# Given material

----

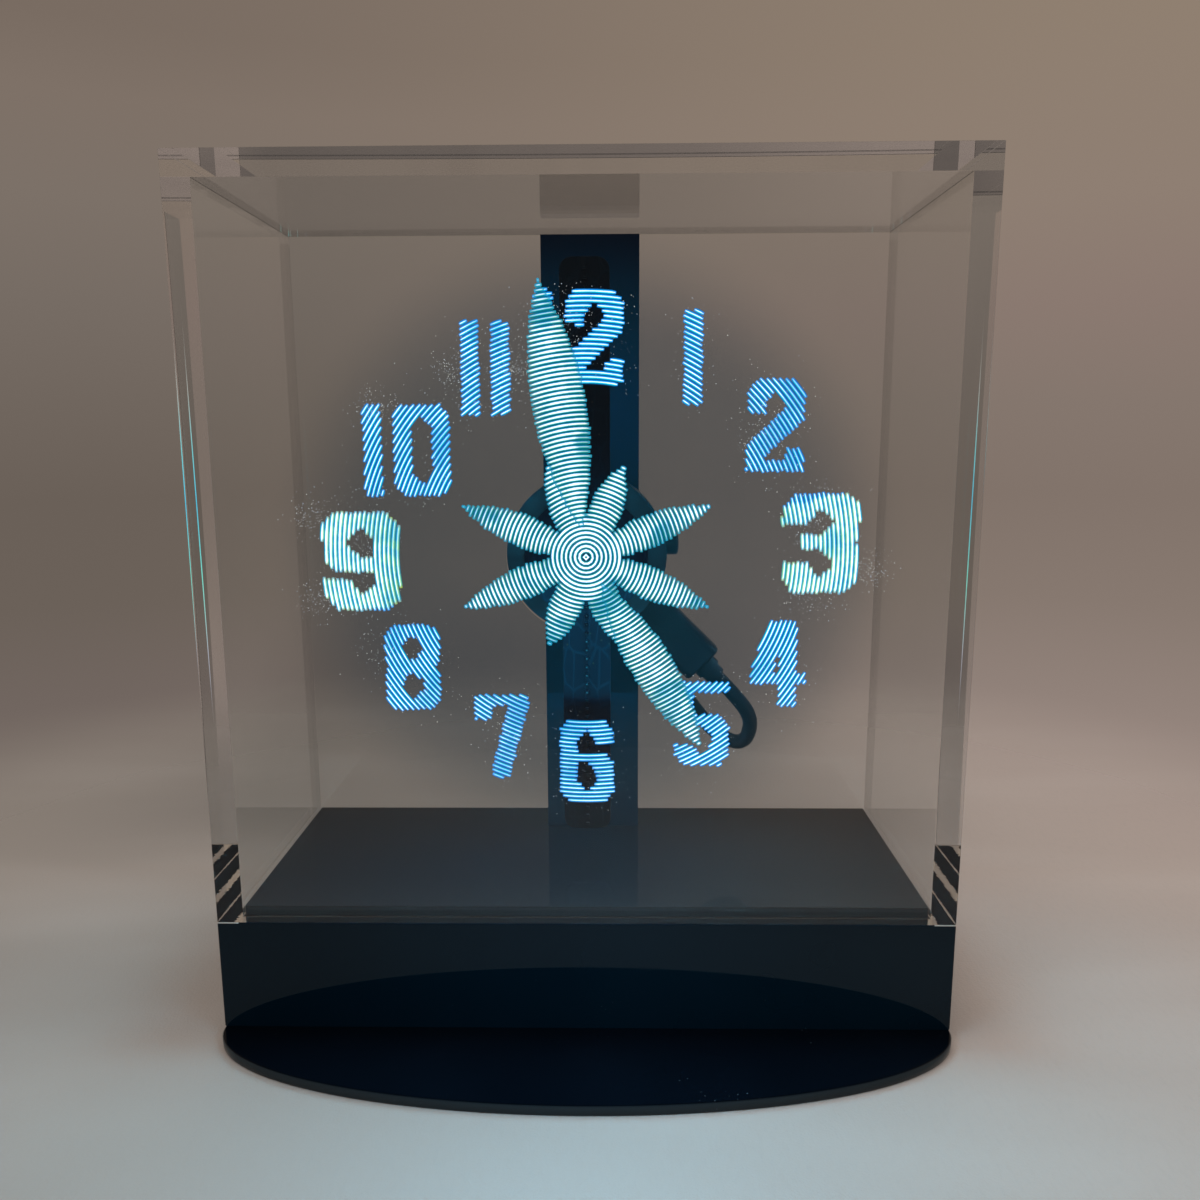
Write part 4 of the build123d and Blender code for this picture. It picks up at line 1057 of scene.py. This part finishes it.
def makeBarBlur(style):
    # the spinning bar dims what lies behind the drawn light, less towards its ends; the disc also glows a
    # faint blue, a painted glow
    places, faces = [], []
    spokes, rings = style["spokes"], style["rings"]
    for depth in (style["front"], style["front"] + style["thick"]):
        for ring in range(rings + 1):
            radius = style["inner"] + (style["outer"] - style["inner"]) * ring / rings
            for spoke in range(spokes):
                angle = 2 * math.pi * spoke / spokes
                x, z = radius * math.sin(angle), radius * math.cos(angle)
                places.append((axis[0] + x, depth, axis[2] + z))
    back = (rings + 1) * spokes
    for spoke in range(spokes):
        after = (spoke + 1) % spokes
        for ring in range(rings):
            low, high = ring * spokes, (ring + 1) * spokes
            faces.append((low + spoke, low + after, high + after, high + spoke))
            faces.append((back + low + spoke, back + high + spoke, back + high + after, back + low + after))
        rim = rings * spokes
        faces.append((spoke, back + spoke, back + after, after))
        faces.append((rim + spoke, rim + after, back + rim + after, back + rim + spoke))
    material, look = newLook("barBlur")
    away = look.add("ShaderNodeVectorMath", {"operation": "LENGTH"}, {0: look.centred()}, out="Value")
    cloud = look.noise(look.place(), 30, 3)
    cover = (1 - away.rise(style["fade"], style["outer"])) * (0.9 + cloud * 0.2) * style["cover"]
    look.glow(cover, style["tone"], 1.0)
    blur = newPiece("barBlur", places, faces, material)
    blur.visible_shadow = blur.visible_glossy = False
    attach(blur, "base")


def makeLightImage():
    handLight = arcLight("handLight", handArc)
    figures = [
        # piece, node, body, seed, shade, finish
        ("numeralArcs", "dial_numerals", "base", 11, numeralShade, arcLight("numeralLight", numeralArc)),
        ("rosetteArcs", "dial_rosette", "base", 12, leafShade, handLight),
        ("minuteArcs", "minute_hand", "minute_image", 14, leafShade, handLight),
        ("hourArcs", "hour_hand", "hour_image", 15, leafShade, handLight),
    ]
    for name, node, body, seed, shade, finish in figures:
        low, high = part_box(node)
        depth = (low.y + high.y) / 2
        runs = litRuns(faceTest(nodes[node]), seed)
        sheet = ArcSheet(seed, shade)
        sheet.draw(runs, depth)
        sheet.piece(name, finish, body, node)
        if node == "dial_numerals":
            makeSparks(runs, depth, sparkStyle)


makeBarBlur(blurStyle)
makeLightImage()
print("light image")

scene = bpy.context.scene
scene.view_settings.view_transform = "Standard"
scene.cycles.max_bounces = 24
scene.cycles.transmission_bounces = 20
scene.cycles.glossy_bounces = 8
scene.cycles.diffuse_bounces = 3
scene.cycles.transparent_max_bounces = 48
scene.cycles.caustics_refractive = False
scene.cycles.caustics_reflective = False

----

# Brief
Repeat every line of the material exactly as given.

# The output
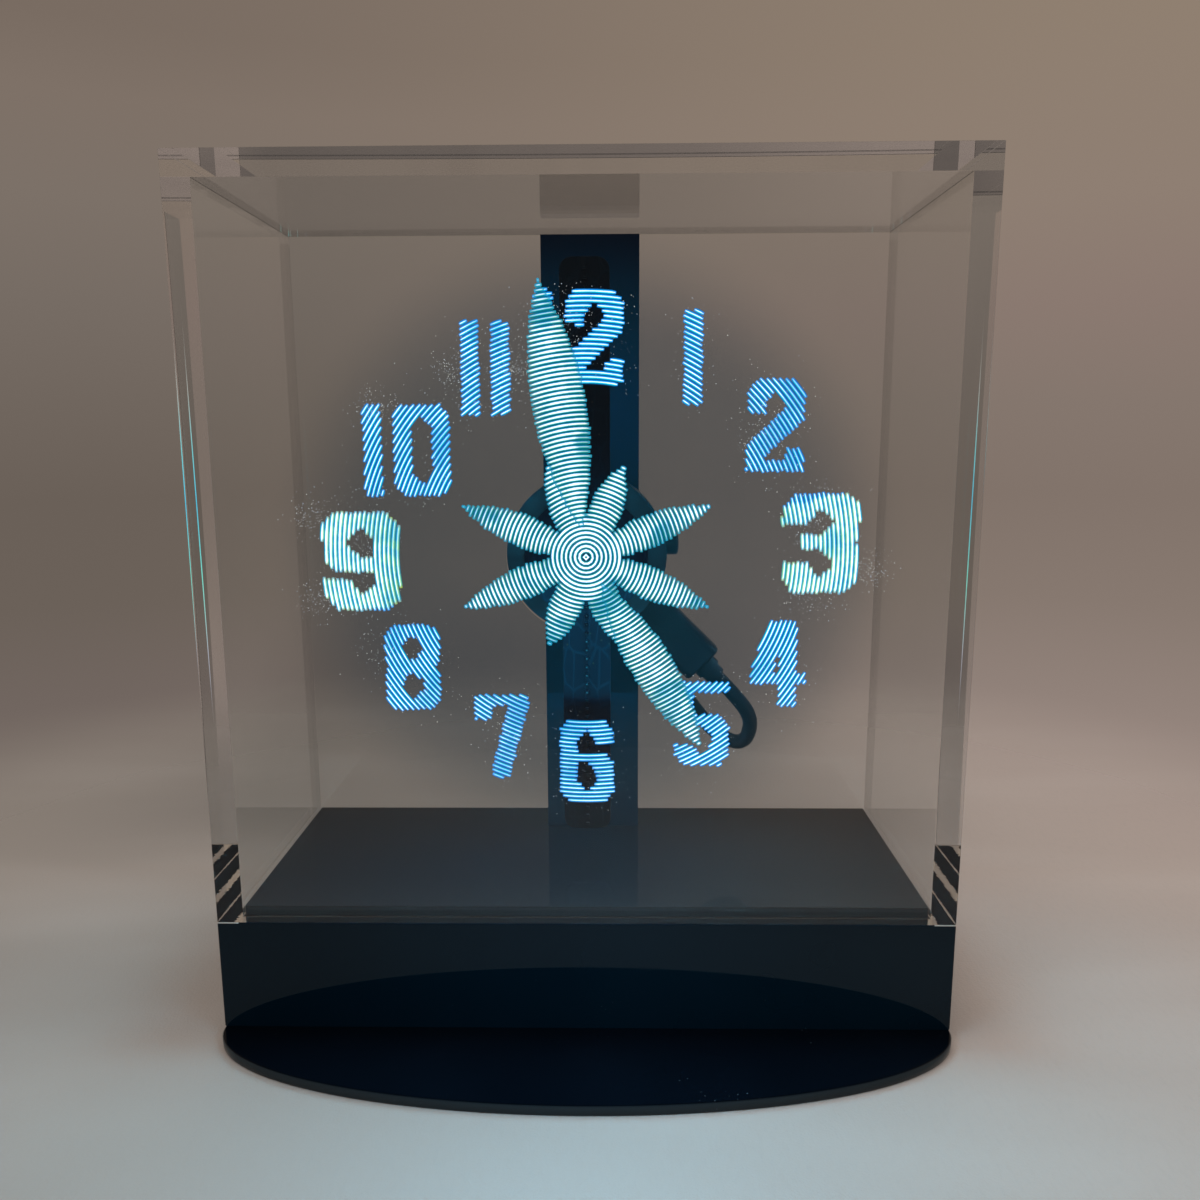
Write part 4 of the build123d and Blender code for this picture. It picks up at line 1057 of scene.py. This part finishes it.
def makeBarBlur(style):
    # the spinning bar dims what lies behind the drawn light, less towards its ends; the disc also glows a
    # faint blue, a painted glow
    places, faces = [], []
    spokes, rings = style["spokes"], style["rings"]
    for depth in (style["front"], style["front"] + style["thick"]):
        for ring in range(rings + 1):
            radius = style["inner"] + (style["outer"] - style["inner"]) * ring / rings
            for spoke in range(spokes):
                angle = 2 * math.pi * spoke / spokes
                x, z = radius * math.sin(angle), radius * math.cos(angle)
                places.append((axis[0] + x, depth, axis[2] + z))
    back = (rings + 1) * spokes
    for spoke in range(spokes):
        after = (spoke + 1) % spokes
        for ring in range(rings):
            low, high = ring * spokes, (ring + 1) * spokes
            faces.append((low + spoke, low + after, high + after, high + spoke))
            faces.append((back + low + spoke, back + high + spoke, back + high + after, back + low + after))
        rim = rings * spokes
        faces.append((spoke, back + spoke, back + after, after))
        faces.append((rim + spoke, rim + after, back + rim + after, back + rim + spoke))
    material, look = newLook("barBlur")
    away = look.add("ShaderNodeVectorMath", {"operation": "LENGTH"}, {0: look.centred()}, out="Value")
    cloud = look.noise(look.place(), 30, 3)
    cover = (1 - away.rise(style["fade"], style["outer"])) * (0.9 + cloud * 0.2) * style["cover"]
    look.glow(cover, style["tone"], 1.0)
    blur = newPiece("barBlur", places, faces, material)
    blur.visible_shadow = blur.visible_glossy = False
    attach(blur, "base")


def makeLightImage():
    handLight = arcLight("handLight", handArc)
    figures = [
        # piece, node, body, seed, shade, finish
        ("numeralArcs", "dial_numerals", "base", 11, numeralShade, arcLight("numeralLight", numeralArc)),
        ("rosetteArcs", "dial_rosette", "base", 12, leafShade, handLight),
        ("minuteArcs", "minute_hand", "minute_image", 14, leafShade, handLight),
        ("hourArcs", "hour_hand", "hour_image", 15, leafShade, handLight),
    ]
    for name, node, body, seed, shade, finish in figures:
        low, high = part_box(node)
        depth = (low.y + high.y) / 2
        runs = litRuns(faceTest(nodes[node]), seed)
        sheet = ArcSheet(seed, shade)
        sheet.draw(runs, depth)
        sheet.piece(name, finish, body, node)
        if node == "dial_numerals":
            makeSparks(runs, depth, sparkStyle)


makeBarBlur(blurStyle)
makeLightImage()
print("light image")

scene = bpy.context.scene
scene.view_settings.view_transform = "Standard"
scene.cycles.max_bounces = 24
scene.cycles.transmission_bounces = 20
scene.cycles.glossy_bounces = 8
scene.cycles.diffuse_bounces = 3
scene.cycles.transparent_max_bounces = 48
scene.cycles.caustics_refractive = False
scene.cycles.caustics_reflective = False